Like everywhere December saw Winter arrive in style. Here, snow fell on very frozen ground and temperatures sank to at least -16c and we had spectacular icicles on the waterfalls. We had one icicle that was a stalagmite, standing at least 3ft high. There were also horizontal icicles, very bizarre. The harsh weather set in so fast that we saw no snipe and only one woodcock. An unwelcome visitor was a heron, driven to trying to find food in the stream. I say unwelcome because we do not want the heron here too often.


Ice on the stream
  A brief thaw after Christmas ended with another week of snow. During that time five long tailed tits started to visit the peanut feeder and they have now become regulars. One morning my feeding station by the old barn had a select band of visitors, ie, spotted woodpecker, two nuthatch and the long tailed tits. All the other birds had gone to the easy pickings in our front garden. I have a lard mix in a bowl in the front garden and recently the spotted woodpecker is bringing a mate.

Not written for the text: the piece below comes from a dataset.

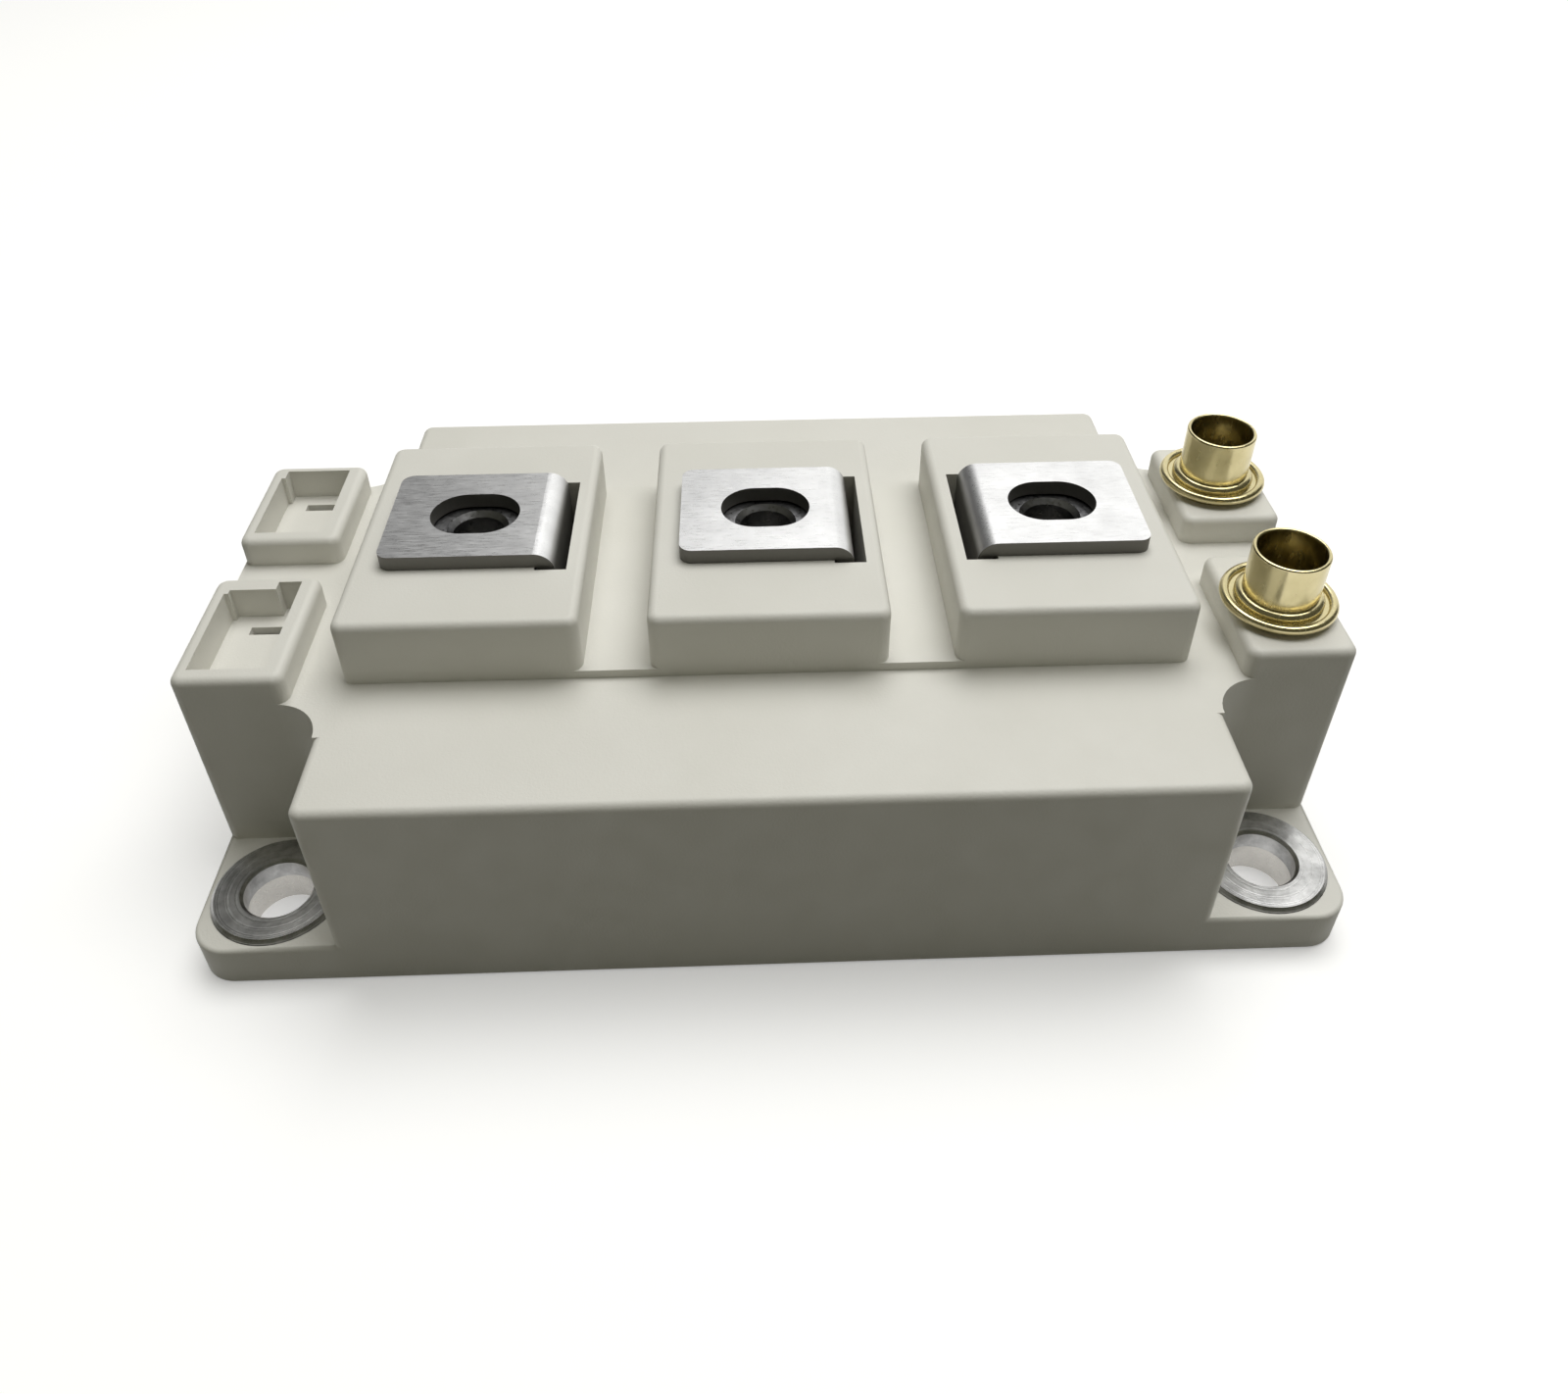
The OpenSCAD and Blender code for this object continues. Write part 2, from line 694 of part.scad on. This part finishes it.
housing();
base_plate();
adhesive_bead();
silicone_gel();
bushing(-1, -1);  // bushing_front_left
bushing(1, -1);  // bushing_front_right
bushing(-1, 1);  // bushing_rear_left
bushing(1, 1);  // bushing_rear_right
terminal_left();
terminal_middle();
terminal_right();
nut(-1);  // nut_left
nut(0);  // nut_middle
nut(1);  // nut_right
sleeve(-1);  // sleeve_front
sleeve(1);  // sleeve_rear
sleeve_lead(-1);  // sleeve_lead_front
sleeve_lead(1);  // sleeve_lead_rear
pocket_contact(-1);  // pocket_contact_front
pocket_contact(1);  // pocket_contact_rear
ceramic(-1);  // ceramic_left
ceramic(1);  // ceramic_right
bottom_copper(-1);  // bottom_copper_left
bottom_copper(1);  // bottom_copper_right
collector_track(-1);  // collector_track_left
collector_track(1);  // collector_track_right
emitter_track(-1);  // emitter_track_left
emitter_track(1);  // emitter_track_right
signal_track(-1, gate_x);  // gate_track_left
signal_track(1, gate_x);  // gate_track_right
signal_track(-1, sense_x);  // sense_track_left
signal_track(1, sense_x);  // sense_track_right
igbt(-1, -1);  // igbt_left_front
igbt(-1, 1);  // igbt_left_rear
igbt(1, -1);  // igbt_right_front
igbt(1, 1);  // igbt_right_rear
diode(-1, -1);  // diode_left_front
diode(-1, 1);  // diode_left_rear
diode(1, -1);  // diode_right_front
diode(1, 1);  // diode_right_rear
emitter_wires(-1);  // emitter_wires_left
emitter_wires(1);  // emitter_wires_right
signal_wires(-1);  // signal_wires_left
signal_wires(1);  // signal_wires_right
link(-1);  // link_front
link(1);  // link_rear
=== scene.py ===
import json
import math
import bmesh
import bpy
from mathutils import Matrix, Vector


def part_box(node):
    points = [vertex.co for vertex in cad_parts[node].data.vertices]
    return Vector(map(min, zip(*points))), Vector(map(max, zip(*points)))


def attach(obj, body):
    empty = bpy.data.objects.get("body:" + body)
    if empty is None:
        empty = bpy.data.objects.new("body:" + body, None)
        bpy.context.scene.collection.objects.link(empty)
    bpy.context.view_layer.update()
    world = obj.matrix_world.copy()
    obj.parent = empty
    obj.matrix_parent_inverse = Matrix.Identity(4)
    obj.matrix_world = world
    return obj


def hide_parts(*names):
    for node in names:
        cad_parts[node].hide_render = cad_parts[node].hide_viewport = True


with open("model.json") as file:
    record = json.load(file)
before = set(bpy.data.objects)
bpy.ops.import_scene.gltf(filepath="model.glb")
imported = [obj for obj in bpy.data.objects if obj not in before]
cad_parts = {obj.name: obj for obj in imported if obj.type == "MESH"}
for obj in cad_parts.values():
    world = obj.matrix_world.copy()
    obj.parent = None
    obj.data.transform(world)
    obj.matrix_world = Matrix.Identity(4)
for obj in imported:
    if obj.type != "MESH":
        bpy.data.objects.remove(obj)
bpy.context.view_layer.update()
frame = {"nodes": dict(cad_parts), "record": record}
nodes = frame["nodes"]
MM = 0.001

# ---------- numbers ----------

# Colours are linear light, depths of bumps are in metres.
WHITE = (1, 1, 1)
IVORY_DARK, IVORY_LIGHT = (0.73, 0.72, 0.665), (0.76, 0.75, 0.70)
IVORY_ROUGH = (0.42, 0.54)
IVORY_SPECULAR = 0.4
GEL_COLOUR = (0.9, 0.95, 0.95)
GEL_ROUGH = (0.05, 0.12)
GEL_TRANSMISSION, GEL_IOR = 0.9, 1.4

# By material slot: light and dark colour, roughness range, density of the grain
# along X, Y and Z per mm, strength of the grain, metallic.
GRAINED = {
    "nickel": ((0.80, 0.80, 0.81), (0.66, 0.66, 0.67), (0.24, 0.40), (0.8, 9, 9), 0.35, 1),
    "nickel_copper": ((0.74, 0.72, 0.68), (0.62, 0.60, 0.57), (0.24, 0.38), (6, 0.4, 6), 0.5, 1),
    "dark_steel": ((0.34, 0.34, 0.35), (0.16, 0.16, 0.17), (0.25, 0.45), (3, 3, 3), 0.5, 1),
    "gold": ((0.70, 0.62, 0.37), (0.56, 0.49, 0.27), (0.16, 0.30), (1.5, 1.5, 0.6), 0.3, 1),
    "tin": ((0.66, 0.66, 0.65), (0.52, 0.52, 0.51), (0.3, 0.45), (2, 2, 2), 0.5, 1),
    "copper": ((0.80, 0.46, 0.30), (0.66, 0.34, 0.20), (0.28, 0.42), (2, 2, 2), 0.5, 1),
    "silicon": ((0.42, 0.43, 0.46), (0.34, 0.35, 0.38), (0.15, 0.25), (2, 2, 2), 0.5, 1),
    "bond_wire": ((0.84, 0.84, 0.84), (0.74, 0.74, 0.74), (0.2, 0.3), (4, 4, 4), 0.5, 1),
    "white_ceramic": ((0.86, 0.86, 0.84), (0.82, 0.82, 0.80), (0.4, 0.5), (3, 3, 3), 0.5, 0),
    "adhesive": ((0.72, 0.72, 0.70), (0.66, 0.66, 0.64), (0.5, 0.65), (2, 2, 2), 0.5, 0),
}
GRAIN_DEPTH = 0.00001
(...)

January has seen more freeze than thaw and it seems to have been a month of catching up on the logging so rudely interrupted by the snow. During January I saw the same woodcock, I assume, several times, skulking near the stream in the meadow, but still no snipe. We also have a hare in the field under the wood which is not the usual field we see them on. In the last week the red kite is back over the farm hunting. On Sunday 30 January, I saw a tree creeper and a wren. I was particularly pleased to see the wren as I haven't seen one all through the bad weather. One of our usual Winter visitors, a few starlings, have not appeared as yet: maybe they prefer the company of their fellows gathered at one farmyard a few miles from here, literally in their hundreds. Always fun to see but probably not so much fun for the farmer.

2010 proved to be a rubbish year for my market garden efforts so it's back to the drawing board on that one and hoping that 2011 is kinder with the weather. Everything but my tulips, which were wonderful, either got mould or blight or, as summer progressed, drowned.

And that's a precis of 2010, the year of weather!